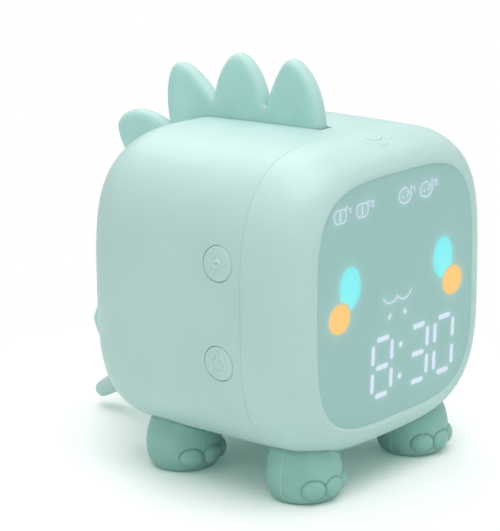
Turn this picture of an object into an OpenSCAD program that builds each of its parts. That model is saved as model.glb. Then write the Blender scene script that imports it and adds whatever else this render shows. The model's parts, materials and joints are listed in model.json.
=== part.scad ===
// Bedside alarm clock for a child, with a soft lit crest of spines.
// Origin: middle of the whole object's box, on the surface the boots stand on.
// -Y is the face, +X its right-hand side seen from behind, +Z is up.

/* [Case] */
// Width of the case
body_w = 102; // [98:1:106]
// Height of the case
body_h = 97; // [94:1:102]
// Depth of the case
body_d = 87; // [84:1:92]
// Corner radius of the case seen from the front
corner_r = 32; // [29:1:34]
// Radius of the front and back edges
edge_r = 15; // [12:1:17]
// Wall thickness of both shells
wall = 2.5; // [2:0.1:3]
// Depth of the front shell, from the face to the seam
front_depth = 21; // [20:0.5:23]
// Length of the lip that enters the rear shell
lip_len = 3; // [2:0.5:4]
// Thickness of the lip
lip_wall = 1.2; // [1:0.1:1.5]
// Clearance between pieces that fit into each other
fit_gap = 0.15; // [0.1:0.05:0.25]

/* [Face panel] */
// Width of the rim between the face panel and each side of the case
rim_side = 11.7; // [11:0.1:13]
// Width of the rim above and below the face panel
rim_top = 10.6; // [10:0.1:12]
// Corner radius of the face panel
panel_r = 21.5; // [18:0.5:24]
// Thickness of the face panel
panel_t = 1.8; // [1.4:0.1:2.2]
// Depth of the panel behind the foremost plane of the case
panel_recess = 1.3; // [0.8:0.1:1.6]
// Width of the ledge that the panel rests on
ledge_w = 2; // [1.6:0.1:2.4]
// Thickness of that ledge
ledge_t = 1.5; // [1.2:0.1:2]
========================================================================
Task directions » Write each line above out exactly.

Final result »
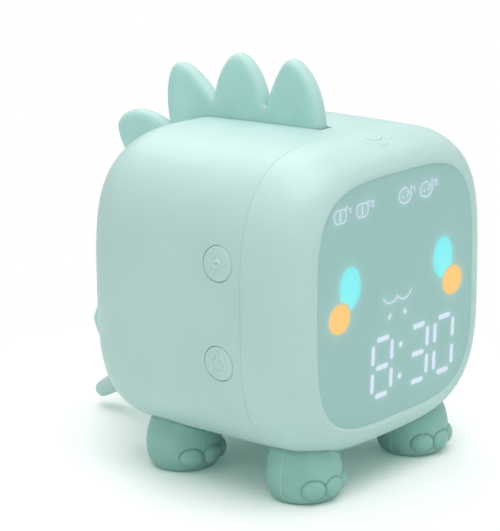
Turn this picture of an object into an OpenSCAD program that builds each of its parts. That model is saved as model.glb. Then write the Blender scene script that imports it and adds whatever else this render shows. The model's parts, materials and joints are listed in model.json.
=== part.scad ===
// Bedside alarm clock for a child, with a soft lit crest of spines.
// Origin: middle of the whole object's box, on the surface the boots stand on.
// -Y is the face, +X its right-hand side seen from behind, +Z is up.

/* [Case] */
// Width of the case
body_w = 102; // [98:1:106]
// Height of the case
body_h = 97; // [94:1:102]
// Depth of the case
body_d = 87; // [84:1:92]
// Corner radius of the case seen from the front
corner_r = 32; // [29:1:34]
// Radius of the front and back edges
edge_r = 15; // [12:1:17]
// Wall thickness of both shells
wall = 2.5; // [2:0.1:3]
// Depth of the front shell, from the face to the seam
front_depth = 21; // [20:0.5:23]
// Length of the lip that enters the rear shell
lip_len = 3; // [2:0.5:4]
// Thickness of the lip
lip_wall = 1.2; // [1:0.1:1.5]
// Clearance between pieces that fit into each other
fit_gap = 0.15; // [0.1:0.05:0.25]

/* [Face panel] */
// Width of the rim between the face panel and each side of the case
rim_side = 11.7; // [11:0.1:13]
// Width of the rim above and below the face panel
rim_top = 10.6; // [10:0.1:12]
// Corner radius of the face panel
panel_r = 21.5; // [18:0.5:24]
// Thickness of the face panel
panel_t = 1.8; // [1.4:0.1:2.2]
// Depth of the panel behind the foremost plane of the case
panel_recess = 1.3; // [0.8:0.1:1.6]
// Width of the ledge that the panel rests on
ledge_w = 2; // [1.6:0.1:2.4]
// Thickness of that ledge
ledge_t = 1.5; // [1.2:0.1:2]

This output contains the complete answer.